Vous avez un Perizonius [6] qui est, ce me semble un critique judicieux. J’ay veu depuis peu trois dissertations de luy, dont la premiere me plaist fort. La 3 e est De nummis ; il dit de bonnes choses sur quelques medailles consulaires, et reprend tres à propos Ursinus et Paris [7]. C’est dommage qu’il ne soit plus versé qu’il ne paroit estre dans les medailles. Celle d’Antinous, dont il parle dans la derniere page de son livre, est moderne, et faite par le Padoüan, grand fabricateur de medailles semblables.
Lisant dernierement un livret qui s’intitule Cesarion [8], je ne fus pas content de voir comment l’ auteur y parle d’ Atticus.
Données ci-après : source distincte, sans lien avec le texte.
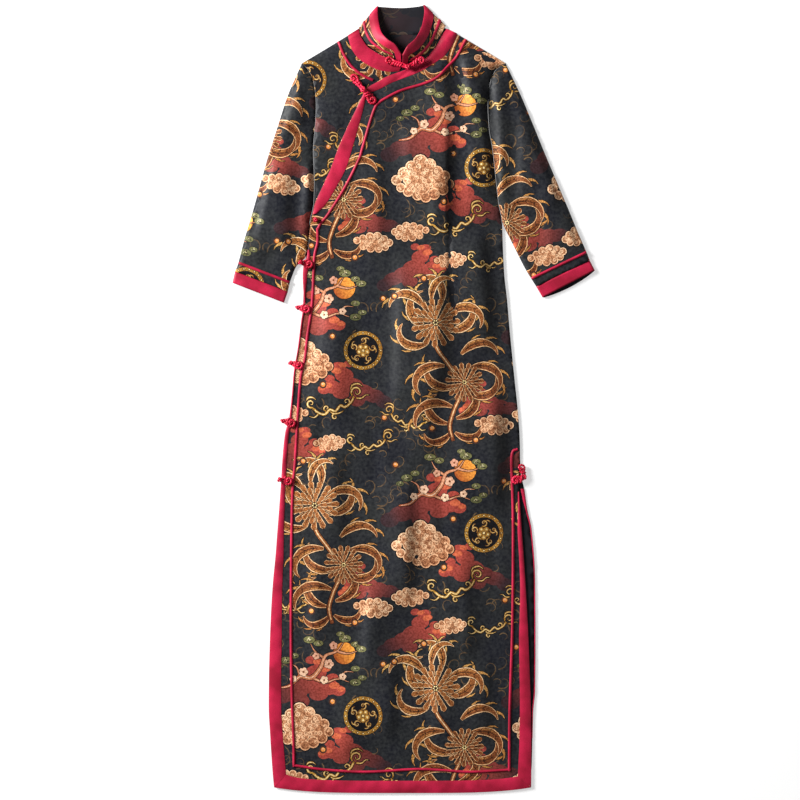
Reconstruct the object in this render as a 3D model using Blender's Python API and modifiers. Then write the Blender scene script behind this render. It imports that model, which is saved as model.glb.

Au premier loisir que j’auray avant caresme, je vous envoyeray une lettre là dessus, que vous mettrez si vous voulez dans v[ot]re journal [9]. Ce livre est de l’abbé de S[ain]t Real, dont Mr Amelot de La Houssaye n’est pas fort / content. Dans leur desmelé vous avez pris le party d’un honneste homme, comme vous faites en toutes occasions [10].
J’ay leu le petit Traitté de la superstition, fait par Mr Du Rondel [11] ; il est plein de bonne erudition ; mais on trouve que son stile a trop l’air d’un declamateur. Cela gaste tout à present qu’on aime plus que jamais le stile naturel. Il luy seroit aisé de se deffaire de cela, • Il me semble que vous estes assez de ses amis pour luy en donner advis ; et qu’il est assez honneste homme pour le prendre en bonne part.
Quand il vous tombera en main quelque chose qui merite d’estre leu, vous me ferez plaisir de m’en faire part. Ce qui vous aura plù, me plaira sans doute. Personne n’a le goust meilleur que vous l’avéz.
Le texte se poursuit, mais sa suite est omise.